<<<<

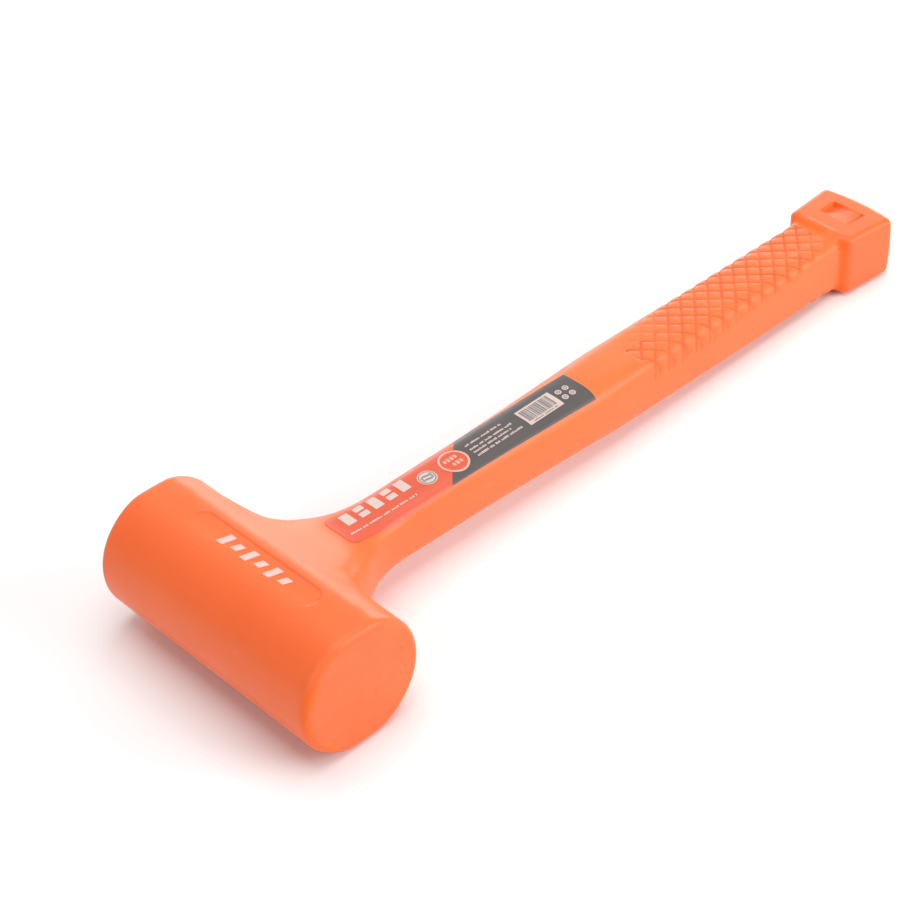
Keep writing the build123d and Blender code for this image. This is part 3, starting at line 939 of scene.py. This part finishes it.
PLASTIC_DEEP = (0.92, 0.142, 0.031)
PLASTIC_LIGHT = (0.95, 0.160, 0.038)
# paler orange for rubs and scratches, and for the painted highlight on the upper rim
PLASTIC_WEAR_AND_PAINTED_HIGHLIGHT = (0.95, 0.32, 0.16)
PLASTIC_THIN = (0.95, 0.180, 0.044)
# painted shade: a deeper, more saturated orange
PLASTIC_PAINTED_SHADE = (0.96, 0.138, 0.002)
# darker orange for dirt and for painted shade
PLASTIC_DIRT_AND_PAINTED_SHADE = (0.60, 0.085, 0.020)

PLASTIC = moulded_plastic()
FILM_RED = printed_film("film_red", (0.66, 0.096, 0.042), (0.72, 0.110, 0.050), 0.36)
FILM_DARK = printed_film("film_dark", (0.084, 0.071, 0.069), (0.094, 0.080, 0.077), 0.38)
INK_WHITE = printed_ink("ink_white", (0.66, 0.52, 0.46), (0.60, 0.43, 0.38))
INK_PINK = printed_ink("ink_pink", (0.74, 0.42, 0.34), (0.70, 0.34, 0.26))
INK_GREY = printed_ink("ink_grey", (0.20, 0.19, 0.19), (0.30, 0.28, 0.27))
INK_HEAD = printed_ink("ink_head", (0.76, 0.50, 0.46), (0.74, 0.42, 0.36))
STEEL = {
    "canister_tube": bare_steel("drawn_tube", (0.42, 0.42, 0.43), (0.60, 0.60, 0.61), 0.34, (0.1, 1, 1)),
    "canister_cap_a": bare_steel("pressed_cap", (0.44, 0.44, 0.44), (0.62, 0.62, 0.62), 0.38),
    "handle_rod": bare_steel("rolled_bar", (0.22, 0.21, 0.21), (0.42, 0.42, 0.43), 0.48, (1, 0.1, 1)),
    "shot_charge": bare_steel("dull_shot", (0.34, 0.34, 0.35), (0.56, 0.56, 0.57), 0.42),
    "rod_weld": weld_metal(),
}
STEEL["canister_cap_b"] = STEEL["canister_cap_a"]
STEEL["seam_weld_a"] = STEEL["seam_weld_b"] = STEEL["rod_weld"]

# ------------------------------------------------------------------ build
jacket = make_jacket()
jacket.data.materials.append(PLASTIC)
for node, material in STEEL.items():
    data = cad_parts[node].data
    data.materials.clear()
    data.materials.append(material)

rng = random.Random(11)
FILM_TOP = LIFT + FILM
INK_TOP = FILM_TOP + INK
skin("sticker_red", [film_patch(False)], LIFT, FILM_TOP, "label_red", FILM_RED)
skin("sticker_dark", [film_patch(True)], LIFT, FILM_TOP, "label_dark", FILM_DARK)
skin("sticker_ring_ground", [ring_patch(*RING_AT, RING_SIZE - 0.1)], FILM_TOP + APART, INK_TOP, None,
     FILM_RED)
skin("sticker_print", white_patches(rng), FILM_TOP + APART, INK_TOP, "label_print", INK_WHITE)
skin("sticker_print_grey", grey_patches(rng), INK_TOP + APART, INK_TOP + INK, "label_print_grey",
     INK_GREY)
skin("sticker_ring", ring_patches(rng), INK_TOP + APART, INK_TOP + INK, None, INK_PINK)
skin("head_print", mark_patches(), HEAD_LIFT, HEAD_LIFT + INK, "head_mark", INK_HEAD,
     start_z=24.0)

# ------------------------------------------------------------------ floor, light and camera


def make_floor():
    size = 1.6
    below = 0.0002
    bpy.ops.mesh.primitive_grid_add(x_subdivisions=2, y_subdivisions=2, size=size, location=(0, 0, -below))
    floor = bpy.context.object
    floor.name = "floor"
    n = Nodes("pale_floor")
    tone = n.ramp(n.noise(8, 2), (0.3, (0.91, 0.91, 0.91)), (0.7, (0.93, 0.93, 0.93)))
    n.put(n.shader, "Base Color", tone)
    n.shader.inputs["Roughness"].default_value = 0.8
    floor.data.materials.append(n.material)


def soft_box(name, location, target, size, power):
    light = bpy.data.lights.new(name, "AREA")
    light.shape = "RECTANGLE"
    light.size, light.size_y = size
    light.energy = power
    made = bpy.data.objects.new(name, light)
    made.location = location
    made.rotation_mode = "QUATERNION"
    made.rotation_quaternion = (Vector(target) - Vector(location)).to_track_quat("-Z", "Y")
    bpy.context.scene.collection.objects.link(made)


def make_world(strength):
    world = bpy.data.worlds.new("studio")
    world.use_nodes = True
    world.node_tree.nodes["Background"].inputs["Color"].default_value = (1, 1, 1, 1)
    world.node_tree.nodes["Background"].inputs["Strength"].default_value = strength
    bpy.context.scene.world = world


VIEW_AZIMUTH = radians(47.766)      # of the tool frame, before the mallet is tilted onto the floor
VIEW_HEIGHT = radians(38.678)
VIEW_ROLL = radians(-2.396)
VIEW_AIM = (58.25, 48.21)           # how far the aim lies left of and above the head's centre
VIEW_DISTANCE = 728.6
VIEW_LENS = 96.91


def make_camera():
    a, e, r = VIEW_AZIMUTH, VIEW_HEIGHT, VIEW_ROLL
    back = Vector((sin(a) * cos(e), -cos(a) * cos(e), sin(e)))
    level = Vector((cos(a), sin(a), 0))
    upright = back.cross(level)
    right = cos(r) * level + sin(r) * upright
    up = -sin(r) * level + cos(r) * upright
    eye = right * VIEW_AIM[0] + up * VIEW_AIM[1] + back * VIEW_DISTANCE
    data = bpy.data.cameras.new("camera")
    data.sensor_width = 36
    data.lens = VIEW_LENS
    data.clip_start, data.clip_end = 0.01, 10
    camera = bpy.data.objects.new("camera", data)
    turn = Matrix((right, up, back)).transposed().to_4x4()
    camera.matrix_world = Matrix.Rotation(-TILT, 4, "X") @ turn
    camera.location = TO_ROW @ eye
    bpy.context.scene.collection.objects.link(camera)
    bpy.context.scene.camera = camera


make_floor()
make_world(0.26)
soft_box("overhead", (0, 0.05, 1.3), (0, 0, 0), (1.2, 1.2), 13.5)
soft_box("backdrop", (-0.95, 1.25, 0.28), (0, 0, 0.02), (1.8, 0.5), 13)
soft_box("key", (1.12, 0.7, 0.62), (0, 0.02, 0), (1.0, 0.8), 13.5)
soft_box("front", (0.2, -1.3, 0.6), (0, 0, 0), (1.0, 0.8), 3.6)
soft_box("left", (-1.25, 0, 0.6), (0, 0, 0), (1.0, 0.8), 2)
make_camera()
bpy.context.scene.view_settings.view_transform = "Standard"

>>>>

▶ **Work required**: Copy out only the lines running from the beginning of the data to the line with "data.materials.append(material)", both ends included.

▶ **Result**:
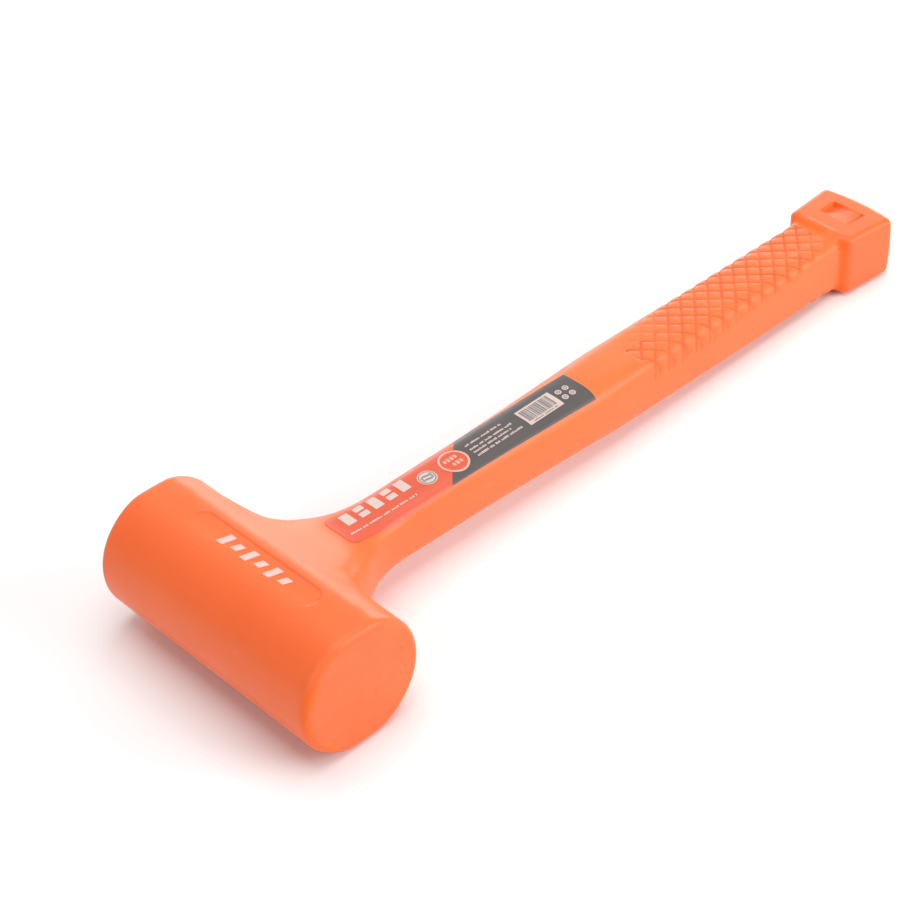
Keep writing the build123d and Blender code for this image. This is part 3, starting at line 939 of scene.py. This part finishes it.
PLASTIC_DEEP = (0.92, 0.142, 0.031)
PLASTIC_LIGHT = (0.95, 0.160, 0.038)
# paler orange for rubs and scratches, and for the painted highlight on the upper rim
PLASTIC_WEAR_AND_PAINTED_HIGHLIGHT = (0.95, 0.32, 0.16)
PLASTIC_THIN = (0.95, 0.180, 0.044)
# painted shade: a deeper, more saturated orange
PLASTIC_PAINTED_SHADE = (0.96, 0.138, 0.002)
# darker orange for dirt and for painted shade
PLASTIC_DIRT_AND_PAINTED_SHADE = (0.60, 0.085, 0.020)

PLASTIC = moulded_plastic()
FILM_RED = printed_film("film_red", (0.66, 0.096, 0.042), (0.72, 0.110, 0.050), 0.36)
FILM_DARK = printed_film("film_dark", (0.084, 0.071, 0.069), (0.094, 0.080, 0.077), 0.38)
INK_WHITE = printed_ink("ink_white", (0.66, 0.52, 0.46), (0.60, 0.43, 0.38))
INK_PINK = printed_ink("ink_pink", (0.74, 0.42, 0.34), (0.70, 0.34, 0.26))
INK_GREY = printed_ink("ink_grey", (0.20, 0.19, 0.19), (0.30, 0.28, 0.27))
INK_HEAD = printed_ink("ink_head", (0.76, 0.50, 0.46), (0.74, 0.42, 0.36))
STEEL = {
    "canister_tube": bare_steel("drawn_tube", (0.42, 0.42, 0.43), (0.60, 0.60, 0.61), 0.34, (0.1, 1, 1)),
    "canister_cap_a": bare_steel("pressed_cap", (0.44, 0.44, 0.44), (0.62, 0.62, 0.62), 0.38),
    "handle_rod": bare_steel("rolled_bar", (0.22, 0.21, 0.21), (0.42, 0.42, 0.43), 0.48, (1, 0.1, 1)),
    "shot_charge": bare_steel("dull_shot", (0.34, 0.34, 0.35), (0.56, 0.56, 0.57), 0.42),
    "rod_weld": weld_metal(),
}
STEEL["canister_cap_b"] = STEEL["canister_cap_a"]
STEEL["seam_weld_a"] = STEEL["seam_weld_b"] = STEEL["rod_weld"]

# ------------------------------------------------------------------ build
jacket = make_jacket()
jacket.data.materials.append(PLASTIC)
for node, material in STEEL.items():
    data = cad_parts[node].data
    data.materials.clear()
    data.materials.append(material)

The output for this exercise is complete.